Write the listing out again, all of it, word for word.

— Start Entries shown —

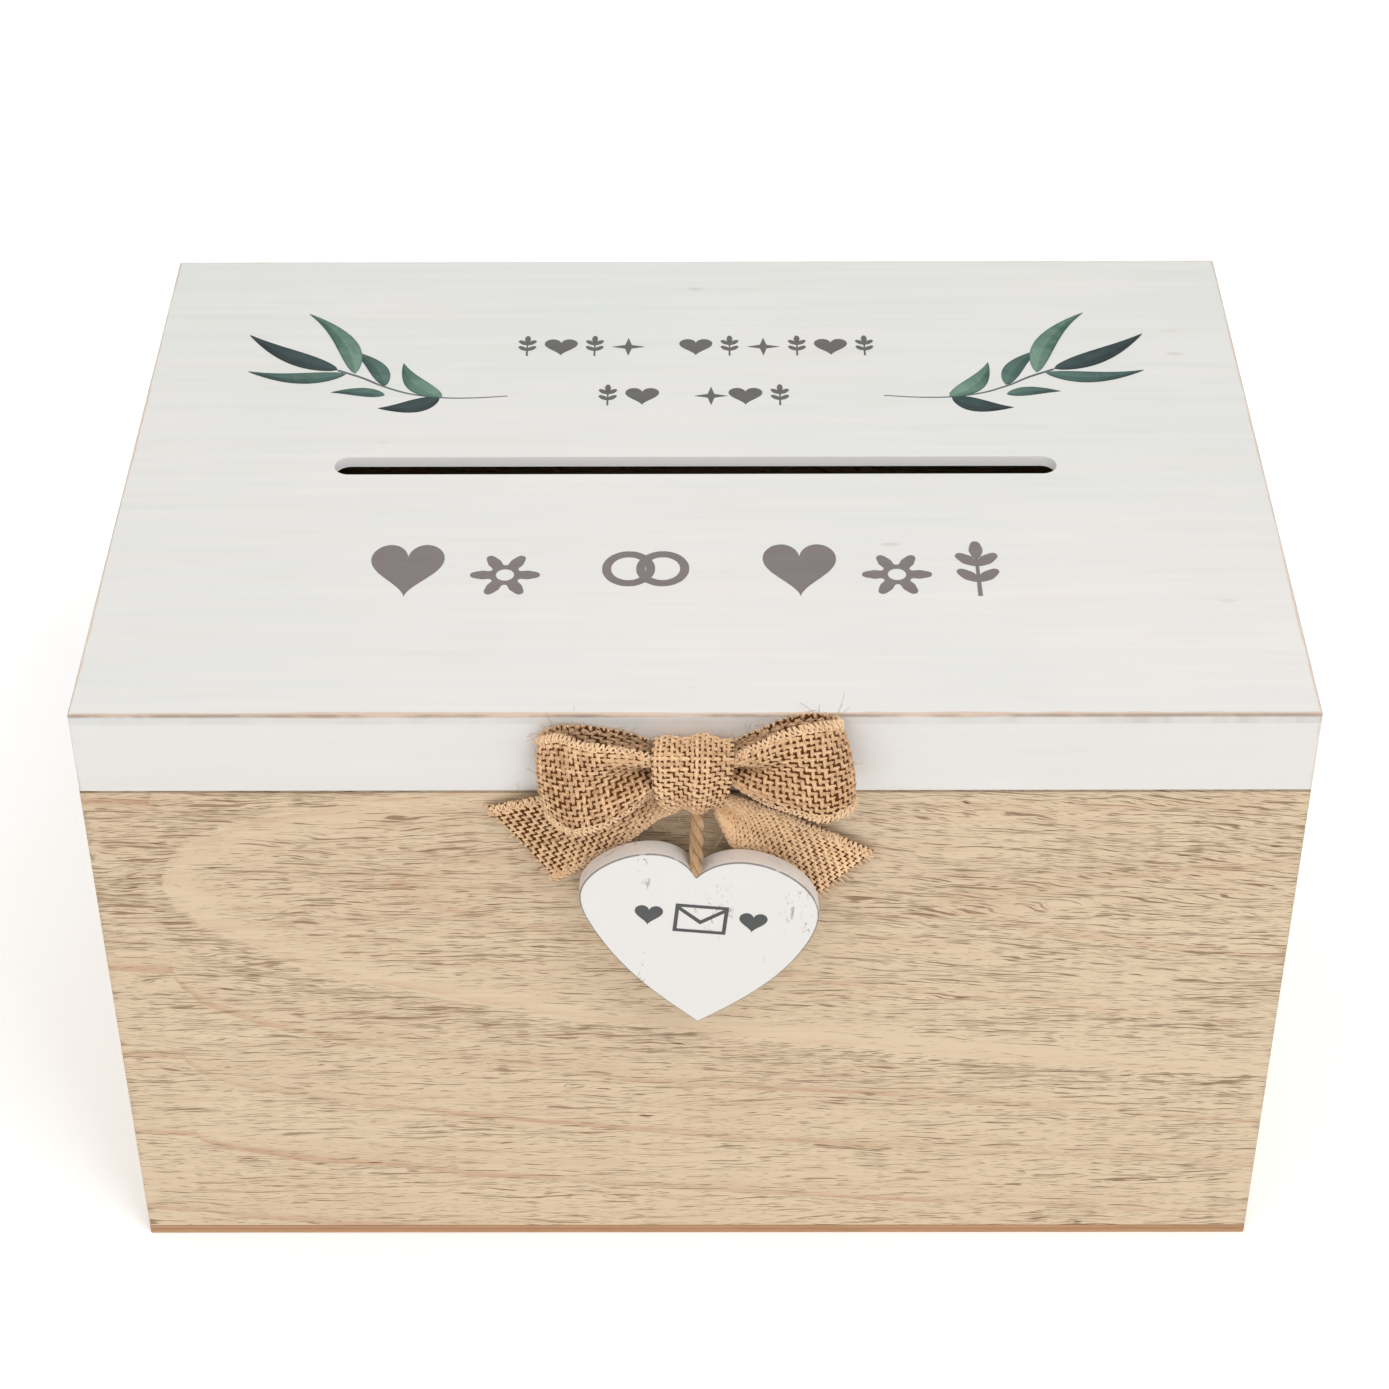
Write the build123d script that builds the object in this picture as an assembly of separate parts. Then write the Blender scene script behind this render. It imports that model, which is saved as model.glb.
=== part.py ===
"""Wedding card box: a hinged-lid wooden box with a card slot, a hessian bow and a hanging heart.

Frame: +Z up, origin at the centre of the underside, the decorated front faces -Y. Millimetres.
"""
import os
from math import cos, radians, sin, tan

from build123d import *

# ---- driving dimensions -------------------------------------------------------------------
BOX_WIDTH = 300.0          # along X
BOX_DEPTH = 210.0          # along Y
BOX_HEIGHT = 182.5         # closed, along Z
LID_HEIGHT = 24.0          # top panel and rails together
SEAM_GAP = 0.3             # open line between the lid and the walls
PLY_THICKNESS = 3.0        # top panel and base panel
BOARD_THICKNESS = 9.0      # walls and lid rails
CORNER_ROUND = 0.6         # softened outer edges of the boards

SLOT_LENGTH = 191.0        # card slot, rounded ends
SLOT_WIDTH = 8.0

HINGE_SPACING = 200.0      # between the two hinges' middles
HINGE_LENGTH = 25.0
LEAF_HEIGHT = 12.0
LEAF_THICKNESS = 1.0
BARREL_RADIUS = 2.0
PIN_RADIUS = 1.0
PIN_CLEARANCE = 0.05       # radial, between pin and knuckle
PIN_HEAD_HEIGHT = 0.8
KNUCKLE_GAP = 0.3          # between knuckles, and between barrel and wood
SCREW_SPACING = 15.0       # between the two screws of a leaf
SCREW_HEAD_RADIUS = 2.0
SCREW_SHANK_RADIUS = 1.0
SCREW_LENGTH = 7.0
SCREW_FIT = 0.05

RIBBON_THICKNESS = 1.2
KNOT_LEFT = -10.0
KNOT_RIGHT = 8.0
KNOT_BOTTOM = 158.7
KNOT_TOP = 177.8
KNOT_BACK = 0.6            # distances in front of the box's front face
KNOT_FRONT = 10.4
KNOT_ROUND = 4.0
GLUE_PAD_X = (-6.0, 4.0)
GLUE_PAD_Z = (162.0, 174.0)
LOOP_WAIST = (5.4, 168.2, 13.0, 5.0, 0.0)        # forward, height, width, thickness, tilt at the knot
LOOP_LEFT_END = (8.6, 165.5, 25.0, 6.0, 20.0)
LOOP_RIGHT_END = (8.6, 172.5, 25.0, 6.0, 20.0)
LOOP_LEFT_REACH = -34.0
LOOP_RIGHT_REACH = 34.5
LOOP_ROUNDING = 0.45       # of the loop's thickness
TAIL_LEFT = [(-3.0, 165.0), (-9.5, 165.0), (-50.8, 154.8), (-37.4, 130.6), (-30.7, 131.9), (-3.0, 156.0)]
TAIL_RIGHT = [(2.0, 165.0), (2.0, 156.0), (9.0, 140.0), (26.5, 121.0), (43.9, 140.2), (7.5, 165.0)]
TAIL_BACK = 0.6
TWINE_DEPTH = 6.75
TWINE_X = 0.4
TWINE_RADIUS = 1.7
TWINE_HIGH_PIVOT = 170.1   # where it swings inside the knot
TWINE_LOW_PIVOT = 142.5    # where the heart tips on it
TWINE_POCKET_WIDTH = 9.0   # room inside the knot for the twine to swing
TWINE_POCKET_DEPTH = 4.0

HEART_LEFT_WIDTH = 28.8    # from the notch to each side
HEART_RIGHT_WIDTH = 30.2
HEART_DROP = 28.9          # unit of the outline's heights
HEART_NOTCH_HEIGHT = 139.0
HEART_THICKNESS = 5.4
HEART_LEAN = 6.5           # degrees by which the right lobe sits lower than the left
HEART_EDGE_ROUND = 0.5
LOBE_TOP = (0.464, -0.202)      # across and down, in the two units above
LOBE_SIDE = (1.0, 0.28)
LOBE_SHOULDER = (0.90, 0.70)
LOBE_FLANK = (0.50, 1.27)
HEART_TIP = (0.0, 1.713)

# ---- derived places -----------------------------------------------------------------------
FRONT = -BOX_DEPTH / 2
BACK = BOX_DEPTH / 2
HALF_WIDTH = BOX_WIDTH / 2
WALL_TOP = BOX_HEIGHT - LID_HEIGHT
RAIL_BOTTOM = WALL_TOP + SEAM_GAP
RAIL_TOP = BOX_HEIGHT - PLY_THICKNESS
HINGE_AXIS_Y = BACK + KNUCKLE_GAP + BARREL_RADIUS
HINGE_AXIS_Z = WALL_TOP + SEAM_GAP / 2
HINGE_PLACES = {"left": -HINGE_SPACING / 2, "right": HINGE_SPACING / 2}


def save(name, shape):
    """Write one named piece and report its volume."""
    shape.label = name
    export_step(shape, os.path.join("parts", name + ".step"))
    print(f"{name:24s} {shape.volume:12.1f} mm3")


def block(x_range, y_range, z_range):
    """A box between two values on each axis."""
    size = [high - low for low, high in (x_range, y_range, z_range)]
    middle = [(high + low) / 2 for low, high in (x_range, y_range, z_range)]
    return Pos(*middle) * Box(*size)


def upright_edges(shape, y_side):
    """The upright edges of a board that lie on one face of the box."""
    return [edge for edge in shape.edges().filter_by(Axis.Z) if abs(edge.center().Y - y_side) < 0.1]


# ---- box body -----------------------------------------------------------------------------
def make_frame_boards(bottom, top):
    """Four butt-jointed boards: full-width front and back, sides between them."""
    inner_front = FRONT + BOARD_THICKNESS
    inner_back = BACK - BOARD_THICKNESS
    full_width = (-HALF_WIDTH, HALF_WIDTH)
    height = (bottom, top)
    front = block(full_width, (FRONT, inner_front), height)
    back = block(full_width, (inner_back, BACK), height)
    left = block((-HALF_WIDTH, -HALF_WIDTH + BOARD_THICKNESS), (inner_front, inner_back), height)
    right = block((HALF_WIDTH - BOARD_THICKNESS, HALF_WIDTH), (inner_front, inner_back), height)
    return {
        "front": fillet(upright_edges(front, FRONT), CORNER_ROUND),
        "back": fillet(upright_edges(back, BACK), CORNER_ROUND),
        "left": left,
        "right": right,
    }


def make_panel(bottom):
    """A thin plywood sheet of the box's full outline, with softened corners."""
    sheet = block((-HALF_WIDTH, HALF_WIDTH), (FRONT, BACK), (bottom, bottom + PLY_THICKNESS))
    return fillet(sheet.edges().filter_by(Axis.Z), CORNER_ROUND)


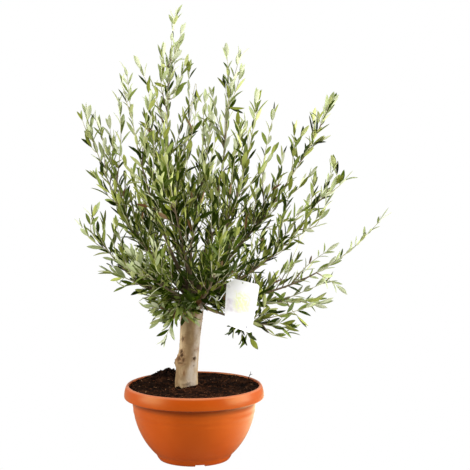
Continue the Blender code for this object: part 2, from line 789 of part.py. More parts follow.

— End Entries shown —

● Answer for this exercise:
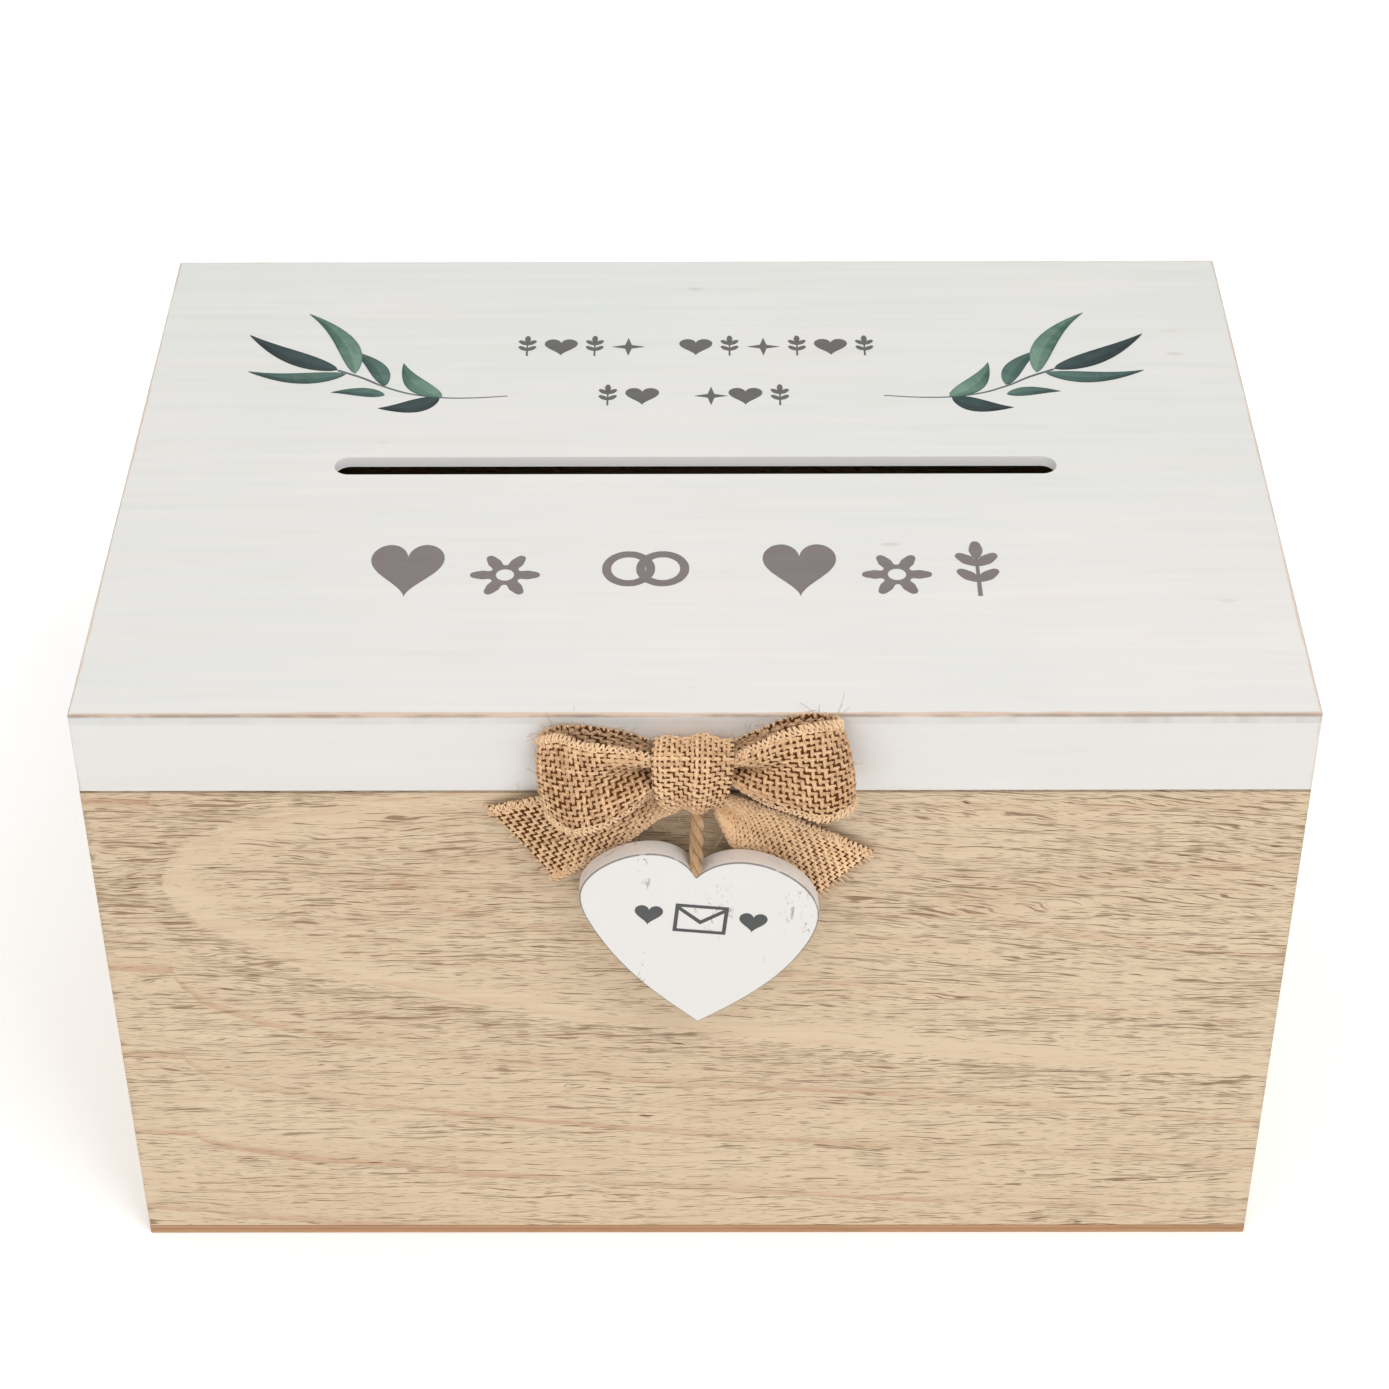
Write the build123d script that builds the object in this picture as an assembly of separate parts. Then write the Blender scene script behind this render. It imports that model, which is saved as model.glb.
=== part.py ===
"""Wedding card box: a hinged-lid wooden box with a card slot, a hessian bow and a hanging heart.

Frame: +Z up, origin at the centre of the underside, the decorated front faces -Y. Millimetres.
"""
import os
from math import cos, radians, sin, tan

from build123d import *

# ---- driving dimensions -------------------------------------------------------------------
BOX_WIDTH = 300.0          # along X
BOX_DEPTH = 210.0          # along Y
BOX_HEIGHT = 182.5         # closed, along Z
LID_HEIGHT = 24.0          # top panel and rails together
SEAM_GAP = 0.3             # open line between the lid and the walls
PLY_THICKNESS = 3.0        # top panel and base panel
BOARD_THICKNESS = 9.0      # walls and lid rails
CORNER_ROUND = 0.6         # softened outer edges of the boards

SLOT_LENGTH = 191.0        # card slot, rounded ends
SLOT_WIDTH = 8.0

HINGE_SPACING = 200.0      # between the two hinges' middles
HINGE_LENGTH = 25.0
LEAF_HEIGHT = 12.0
LEAF_THICKNESS = 1.0
BARREL_RADIUS = 2.0
PIN_RADIUS = 1.0
PIN_CLEARANCE = 0.05       # radial, between pin and knuckle
PIN_HEAD_HEIGHT = 0.8
KNUCKLE_GAP = 0.3          # between knuckles, and between barrel and wood
SCREW_SPACING = 15.0       # between the two screws of a leaf
SCREW_HEAD_RADIUS = 2.0
SCREW_SHANK_RADIUS = 1.0
SCREW_LENGTH = 7.0
SCREW_FIT = 0.05

RIBBON_THICKNESS = 1.2
KNOT_LEFT = -10.0
KNOT_RIGHT = 8.0
KNOT_BOTTOM = 158.7
KNOT_TOP = 177.8
KNOT_BACK = 0.6            # distances in front of the box's front face
KNOT_FRONT = 10.4
KNOT_ROUND = 4.0
GLUE_PAD_X = (-6.0, 4.0)
GLUE_PAD_Z = (162.0, 174.0)
LOOP_WAIST = (5.4, 168.2, 13.0, 5.0, 0.0)        # forward, height, width, thickness, tilt at the knot
LOOP_LEFT_END = (8.6, 165.5, 25.0, 6.0, 20.0)
LOOP_RIGHT_END = (8.6, 172.5, 25.0, 6.0, 20.0)
LOOP_LEFT_REACH = -34.0
LOOP_RIGHT_REACH = 34.5
LOOP_ROUNDING = 0.45       # of the loop's thickness
TAIL_LEFT = [(-3.0, 165.0), (-9.5, 165.0), (-50.8, 154.8), (-37.4, 130.6), (-30.7, 131.9), (-3.0, 156.0)]
TAIL_RIGHT = [(2.0, 165.0), (2.0, 156.0), (9.0, 140.0), (26.5, 121.0), (43.9, 140.2), (7.5, 165.0)]
TAIL_BACK = 0.6
TWINE_DEPTH = 6.75
TWINE_X = 0.4
TWINE_RADIUS = 1.7
TWINE_HIGH_PIVOT = 170.1   # where it swings inside the knot
TWINE_LOW_PIVOT = 142.5    # where the heart tips on it
TWINE_POCKET_WIDTH = 9.0   # room inside the knot for the twine to swing
TWINE_POCKET_DEPTH = 4.0

HEART_LEFT_WIDTH = 28.8    # from the notch to each side
HEART_RIGHT_WIDTH = 30.2
HEART_DROP = 28.9          # unit of the outline's heights
HEART_NOTCH_HEIGHT = 139.0
HEART_THICKNESS = 5.4
HEART_LEAN = 6.5           # degrees by which the right lobe sits lower than the left
HEART_EDGE_ROUND = 0.5
LOBE_TOP = (0.464, -0.202)      # across and down, in the two units above
LOBE_SIDE = (1.0, 0.28)
LOBE_SHOULDER = (0.90, 0.70)
LOBE_FLANK = (0.50, 1.27)
HEART_TIP = (0.0, 1.713)

# ---- derived places -----------------------------------------------------------------------
FRONT = -BOX_DEPTH / 2
BACK = BOX_DEPTH / 2
HALF_WIDTH = BOX_WIDTH / 2
WALL_TOP = BOX_HEIGHT - LID_HEIGHT
RAIL_BOTTOM = WALL_TOP + SEAM_GAP
RAIL_TOP = BOX_HEIGHT - PLY_THICKNESS
HINGE_AXIS_Y = BACK + KNUCKLE_GAP + BARREL_RADIUS
HINGE_AXIS_Z = WALL_TOP + SEAM_GAP / 2
HINGE_PLACES = {"left": -HINGE_SPACING / 2, "right": HINGE_SPACING / 2}


def save(name, shape):
    """Write one named piece and report its volume."""
    shape.label = name
    export_step(shape, os.path.join("parts", name + ".step"))
    print(f"{name:24s} {shape.volume:12.1f} mm3")


def block(x_range, y_range, z_range):
    """A box between two values on each axis."""
    size = [high - low for low, high in (x_range, y_range, z_range)]
    middle = [(high + low) / 2 for low, high in (x_range, y_range, z_range)]
    return Pos(*middle) * Box(*size)


def upright_edges(shape, y_side):
    """The upright edges of a board that lie on one face of the box."""
    return [edge for edge in shape.edges().filter_by(Axis.Z) if abs(edge.center().Y - y_side) < 0.1]


# ---- box body -----------------------------------------------------------------------------
def make_frame_boards(bottom, top):
    """Four butt-jointed boards: full-width front and back, sides between them."""
    inner_front = FRONT + BOARD_THICKNESS
    inner_back = BACK - BOARD_THICKNESS
    full_width = (-HALF_WIDTH, HALF_WIDTH)
    height = (bottom, top)
    front = block(full_width, (FRONT, inner_front), height)
    back = block(full_width, (inner_back, BACK), height)
    left = block((-HALF_WIDTH, -HALF_WIDTH + BOARD_THICKNESS), (inner_front, inner_back), height)
    right = block((HALF_WIDTH - BOARD_THICKNESS, HALF_WIDTH), (inner_front, inner_back), height)
    return {
        "front": fillet(upright_edges(front, FRONT), CORNER_ROUND),
        "back": fillet(upright_edges(back, BACK), CORNER_ROUND),
        "left": left,
        "right": right,
    }


def make_panel(bottom):
    """A thin plywood sheet of the box's full outline, with softened corners."""
    sheet = block((-HALF_WIDTH, HALF_WIDTH), (FRONT, BACK), (bottom, bottom + PLY_THICKNESS))
    return fillet(sheet.edges().filter_by(Axis.Z), CORNER_ROUND)


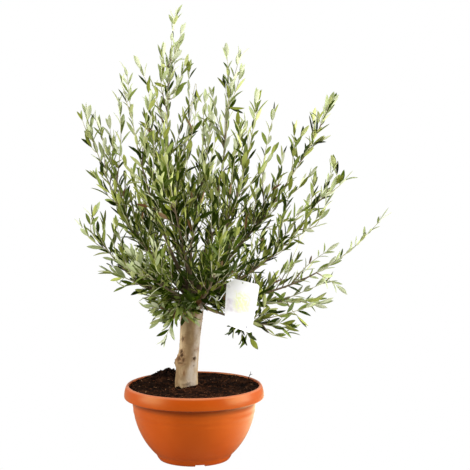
Continue the Blender code for this object: part 2, from line 789 of part.py. More parts follow.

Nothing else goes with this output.